British Columbia teachers will vote this week on an agreement that could see the hiring of thousands more teachers as part of a dynamic to provide students with more individual attention.

Over the weekend, the British Columbia Teachers Federation and the B.C. Liberal government announced an agreement to engineer the restoration of contract language from a 15-year-old agreement after a Supreme Court of Canada ruling four months ago that found a move by the Liberal government to block teachers' ability to bargain class sizes to be unconstitutional.

On Sunday, BCTF president Glen Hansman declined to speculate on whether teachers will support the agreement, but said the deal meets teachers' union goals.

Assuming the deal is passed, the BCTF president says school districts across B.C. will begin calculating their staffing needs, then hire teachers to adjust to new class limits and ratios between teachers and students.

Mr. Hansman said a lot of jobs will be available. "We're going to have a lot of people who perhaps have been sitting on on-call lists and only working part-time that are going to get full-time contracts."

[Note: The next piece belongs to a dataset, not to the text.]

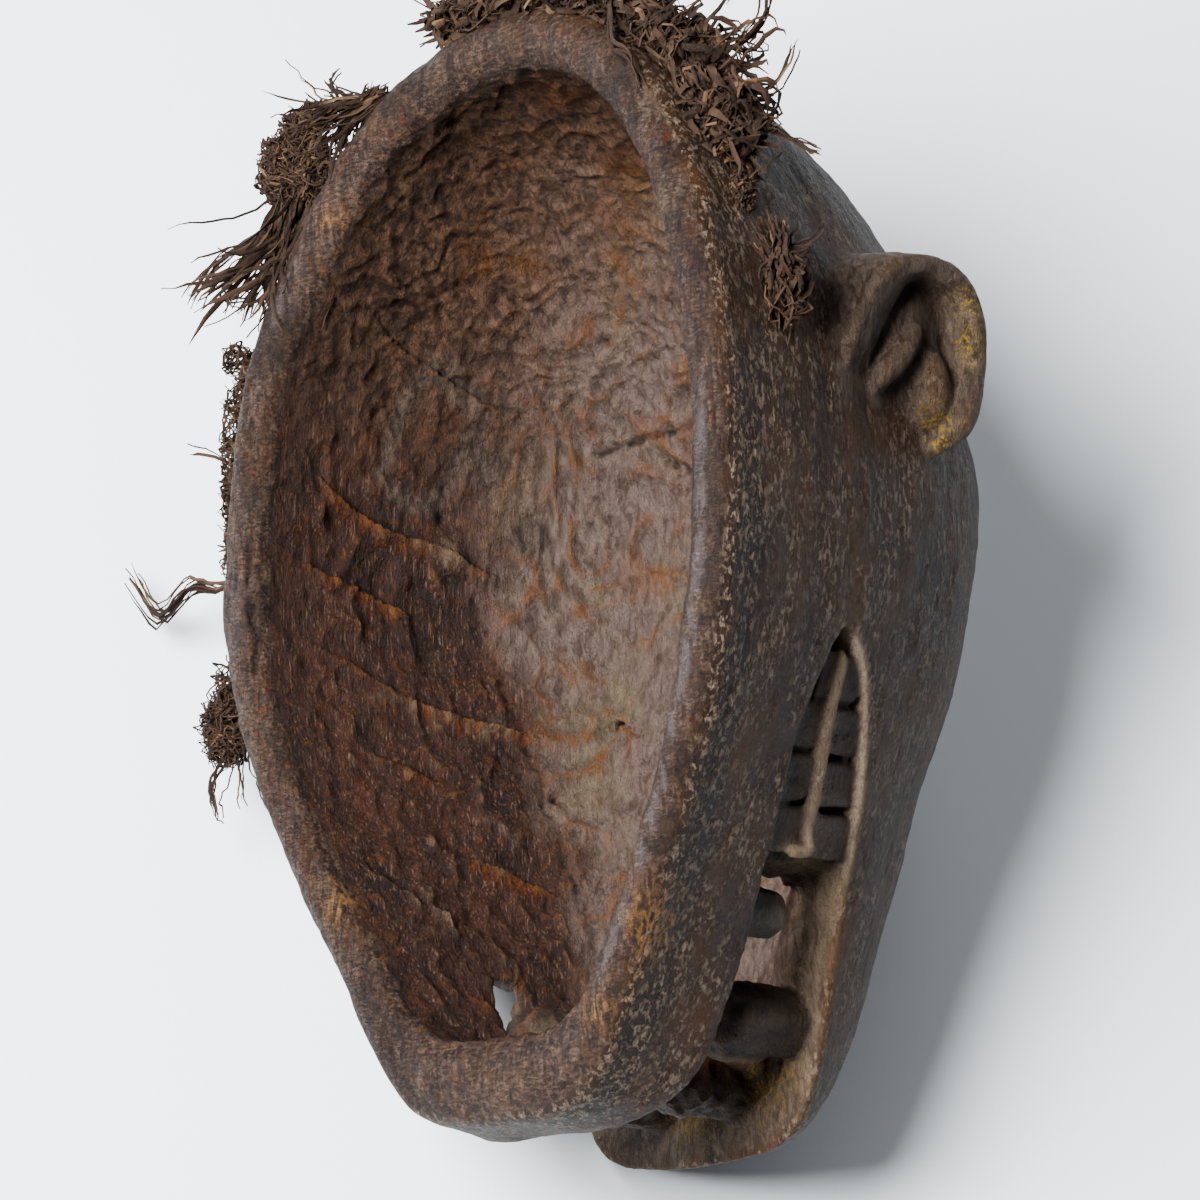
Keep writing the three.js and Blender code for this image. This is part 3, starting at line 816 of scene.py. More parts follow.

"It's exciting, for sure," Mr. Hansman said, though he said it is disappointing that teachers have had to fight for so long for this reality.

Mr. Hansman said it's too soon to say how much all of this will cost, although he conceded he had publicly estimated $300-million a year.

"Come September, a new school starts with everything in place. That's when the bills start coming in and that's when the money has to be there," Mr. Hansman said.

In last month's provincial budget, Finance Minister Mike de Jong announced an extra $740-million in new education spending over three years, $548-million of it forced on the government as a direct result of the teachers' years-long court fight.

In a statement, the finance department said Sunday that the cost of the agreement will be covered within provincial finances and reflected in the next budget.

Terry Stanway, a Grade 8 math teacher in Vancouver, said he was pleased with the agreement and would vote to support it because it would mean smaller classrooms in which students could be individually provided more attention.

"I have some regrets that this has taken so long," Mr. Stanway said Sunday in an interview, adding he was thinking of the many students who went through the system without the looming, improved status quo.

"I think a lot of [teachers] will feel like I do. We need to get this deal done."

Education Minister Mike Bernier said he was confident teachers will approve the deal, which comes weeks ahead of campaigning for the May 9 provincial election in which education is expected to be an issue.

"We spent the last few months at the table, working with the executive of the teachers' federation. They are confident we got to the best place possible. They are recommending their teachers approve it. I am hopeful that will happen."

In a statement, the B.C. education ministry noted that the Supreme Court restored nearly 1,400 clauses across 60 collective agreements. As a result, the parties had to figure out how to restore them in an education system that had changed over the past 15 years.

Some critics have said the government deserves no credit for the deal because it was forced by the courts to deal with the issue.

"A lot has changed in 15 years," Mr. Bernier said. "It's time to move on and go forward."

But BC NDP education critic Rob Fleming noted that the government basically fought against this outcome in the courts, using tax dollars to do so.

"While this was in the courts, a generation of kids had learning resources taken away from them," he said, suggesting the government is trying to spin a court loss into some kind of victory.

Despite the agreement, the BCTF's Mr. Hansman said there are looming issues to resolve in education, including seismic upgrades, new-school construction and resources for teachers.